Affittasi casa con orto sulla Luna. «La costruiamo con stampanti 3D»

Via al progetto dell’ingegnere pisano Dini. La spedizione tra 5 anni

Le casette di regolite sulla Luna

Le casette di regolite sulla Luna

Pontedera, 7 giugno 2018 - Srutture abitabili di regolite, dotate di «orto stellare» dove far crescere pomodori e insalate. Benvenuti sulla Luna, dove mezzo secolo fa siamo già andati per vedere come si stava lassù e dove si sa che il sottosuolo è ricco di minerali estraibili. È lì un capitolo importante del business del futuro che, ancora più avanti, potrà aprirsi al turismo spaziale. Adesso colonizzare il nostro satellite è davvero possibile. Come? Grazie a una stampante 3D a getto di sabbia che, proprio in questi ultimi giorni, ha vinto tutte le sfide tecnologiche dopo anni di studi. Ora si possono «stampare» case sulla Luna. Ci sono le conoscenze e agenzie internazionali stanno portando i soldi. A luglio, in Olanda, un workshop internazionale farà il punto finale sulla fase operativa.  E TUTTO questo è possibile grazie anche al sistema D-Shape dell’ingegnere pisano Enrico Dini. Di che si tratta? Di una grande macchina, imbarcabile sul razzo, che lavora con la sabbia: il robot è finalmente pronto. Impasterà in tre dimensioni la regolite (la polvere lunare) con un legante, ricavandone roccia sintetica. Del resto Dini, il cui primo blocco lunare da una tonnellata e mezzo è esposto nella sede del Centro europeo per la ricerca e la tecnologia spaziale di Noordwijk, è l’uomo che ha già realizzato un ponte in Spagna stampandolo in 3D.  E con lo stesso metodo ha realizzato le barriere coralline per ripopolare i fondali del Golfo di Bahrein, dell’Olanda e del Principato di Monaco. In quest’ultimo da anni, ormai, D-Shape ha stampato una barriera di sabbia e manganese, destinata alla riserva del Larvotto.  La Luna è un obiettivo che Dini insegue da anni con il gruppo di imprese Alta Spacc, Foster&partners e la Scuola Sant’Anna di Pisa con i quali ha vinto nel 2009 il bando dell’Agenzia Spaziale Europea nell’ambito del programma Aurora: «Tutto è iniziato da lì – dice – e oggi grazie a quel bando abbiamo gli strumenti per realizzare i blocchi lunari». Nelle vicinanze del lago di Bolsena, Dini ha trovato una polvere di roccia simile alla regolite e così ha potuto realizzare un modello di quella che potrà essere la prima edificazione sulla Luna. Dieci anni di febbrili lavori che adesso aspettano solo di essere colti. I tempi? «Posso ipotizzare 5 o 6 anni per un primo viaggio, ne parleremo ancora assieme a tutti i partner europei dal 3 al 5 luglio proprio nei Paesi Bassi – spiega Dini –. Ci confronteremo su moduli abitativi, colture e mobilità».   
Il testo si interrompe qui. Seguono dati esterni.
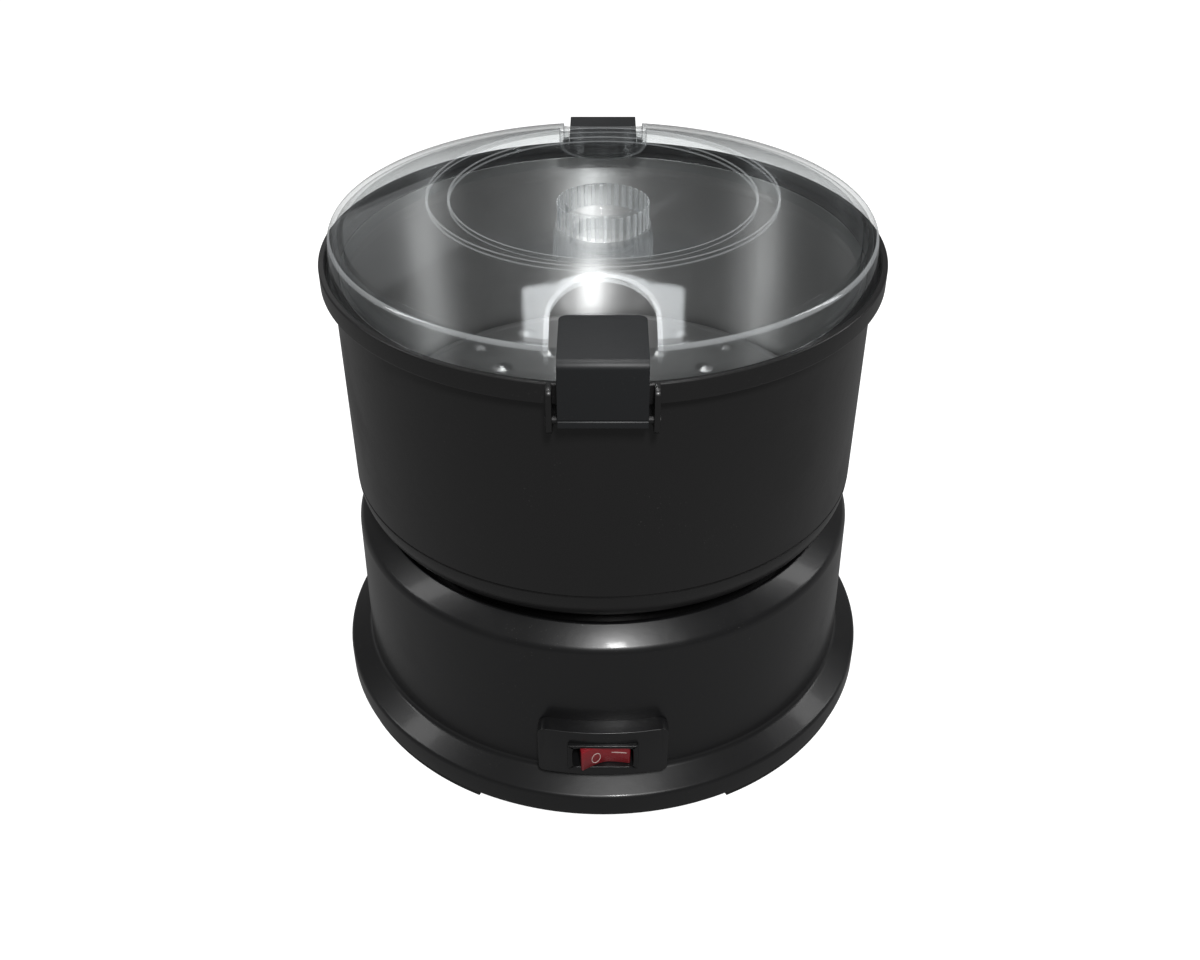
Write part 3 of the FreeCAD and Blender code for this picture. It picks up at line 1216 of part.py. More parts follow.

MA COME saranno le case lunari? Una struttura cava a cellule chiuse, protetta da blocchi regolite, che fornisce una buona combinazione di forza e di peso. «Questa tipologia di struttura – dice l’ingegnere pisano – protegge gli abitanti dal vento solare e dai meteoriti che possono piovere sulla superficie lunare, senza essere bruciati dall’attrito con l’aria. Con questa soluzione avremo all’interno anche un’atmosfera e una pressione simile a quella terrestre». Ma poi la Luna è anche l’avamposto per procedere oltre. E gli occhi visionari di Dini – e non solo – sono puntati su un viaggio che dista un anno in più. Tanto serve per andare su Marte. «Il pianeta rosso riscuote ancora più interessi, specie se pensiamo alla Cina o, appunto, agli Emirati Arabi – spiega – : qui, secondo me, le cose potrebbero concretizzarsi in dieci anni». E la colonizzazione deve cominciare dal pianeta sul quale, tra il luglio 1969 e il dicembre 1972, gli astronauti statunitensi sbarcarono sette volte. Ora il nostro satellite va abitato.